Não há pior que o Recruta Zero
A tropa está pela hora da morte. Não porque as Forças Armadas estejam a atravessar um mau momento, mas porque se anda a nivelar por baixo a qualidade dos recrutas e o Recruta Zero, famoso calaceiro dos desenhos animados, passou a ser um exemplar soldado. Quando digo tropa estou a falar dos três ramos: Marinha, Exército e Força Aérea, que infelizmente andam a deixar, por força das necessidades, entrar cão e gato nas suas fileiras.
Há dias, alguém me confidenciava que com mais de 30 anos de tropa, nunca tinha visto um levantamento de rancho. Militares revoltados no refeitório. E, na verdade, quando comecei a escrever sobre Defesa em 1993, ouvi falar de um caso ou dois que se tinham passado em épocas quentes e distantes.

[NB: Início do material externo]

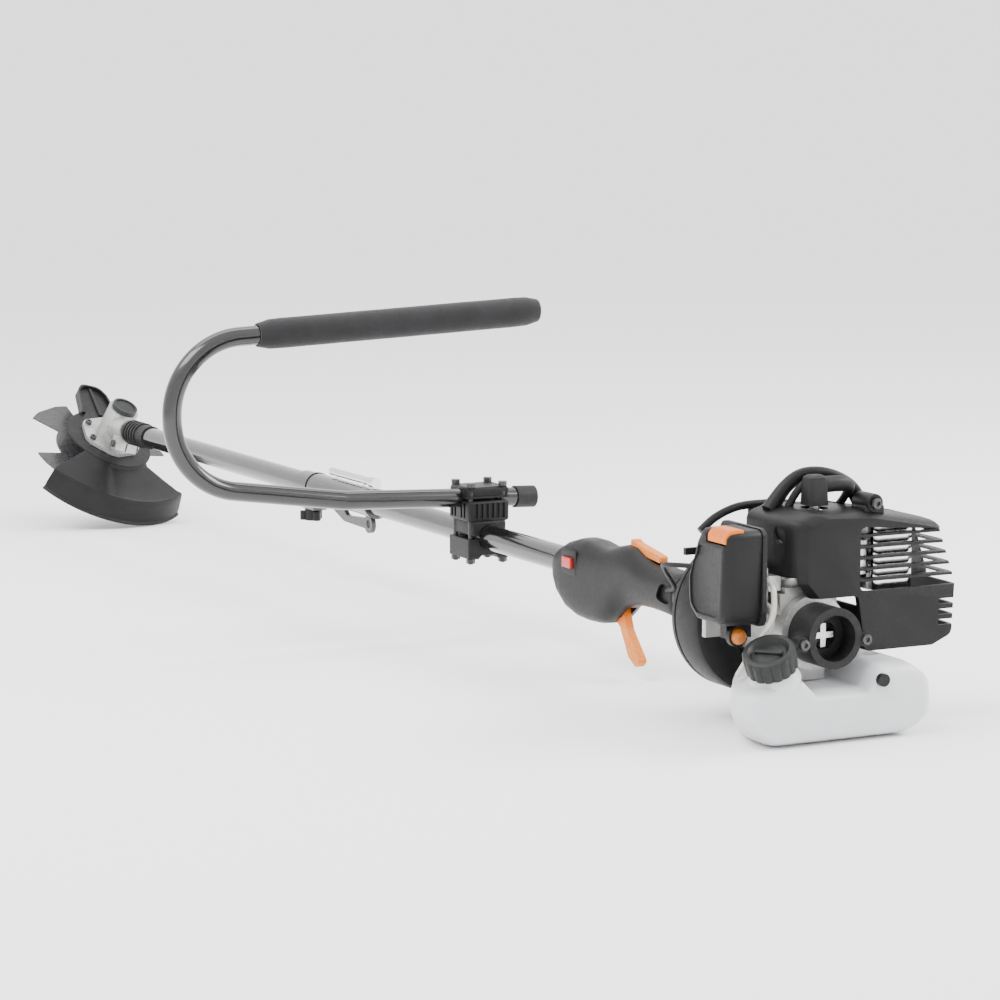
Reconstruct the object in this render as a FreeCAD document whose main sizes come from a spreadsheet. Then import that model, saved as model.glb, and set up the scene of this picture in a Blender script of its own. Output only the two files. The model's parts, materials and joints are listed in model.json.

O fim do Serviço Militar Obrigatório veio trazer ao de cima o trigo e o joio, mas não é fácil separá-los. Aqueles que não têm lugar em muitos setores da sociedade vão bater à tropa, porque não se encaixam em mais nenhum lugar e a tropa, com falta de recursos humanos, acolhe-os porque não encontra quem faça as tarefas diárias. Não se compreende como é que de cinquenta candidatos, entram quase 51 e não se compreende que os testes psicotécnicos os considerem a todos aptos. Nem um candidato com problemas é uma pontaria dos diabos. Depois é o que se vê. Estruturas superiores que não passam cartão à arraia miúda, generais contrariados nos cargos que tratam de forma inqualificável os praças e os cabos, armados em Sargento Tainha, que fazia a vida negra ao pobre do Recruta Zero e levantamentos de rancho por trabalho a mais sem compensações. As prometidas projeções ao estrangeiro, que provavelmente foram feitas durante o engajamento, passam a ser serviço à porta de armas três vezes por semana. Das duas uma: ou os psicólogos das Forças Armadas andaram a ler livros de pernas para o ar, ou as lideranças têm de mudar. Nivelar por baixo é mau, mas pior é não saber nivelar por cima.
Mas nem tudo é má tropa. Ainda que faltem cerca de sete mil militares aos três ramos das Forças Armadas, temos de saber separar o tal trigo do joio. Por enquanto, o trigo são os militares da GNR e da PSP, que para as mesmas funções ganham mais 400 euros do que os militares das Forças Armadas. Por enquanto, o trigo trabalha 36 horas por semana e o joio, 50. Não é para todos. E se pensarmos bem, as unidades militares não ficam à porta de casa, muitos desses homens e mulheres têm de mudar de cidade para trabalhar e pagam alojamentos. Alguns generais esquecem-se disso, ou fingem esquecer, porque destratam quem está cá em baixo, quando os vêem, porque muitas vezes ignoram-nos pela arrogância com que se movem. A tropa está a marchar com passo errado e os erros pagam-se caro. Nem que seja a longo prazo.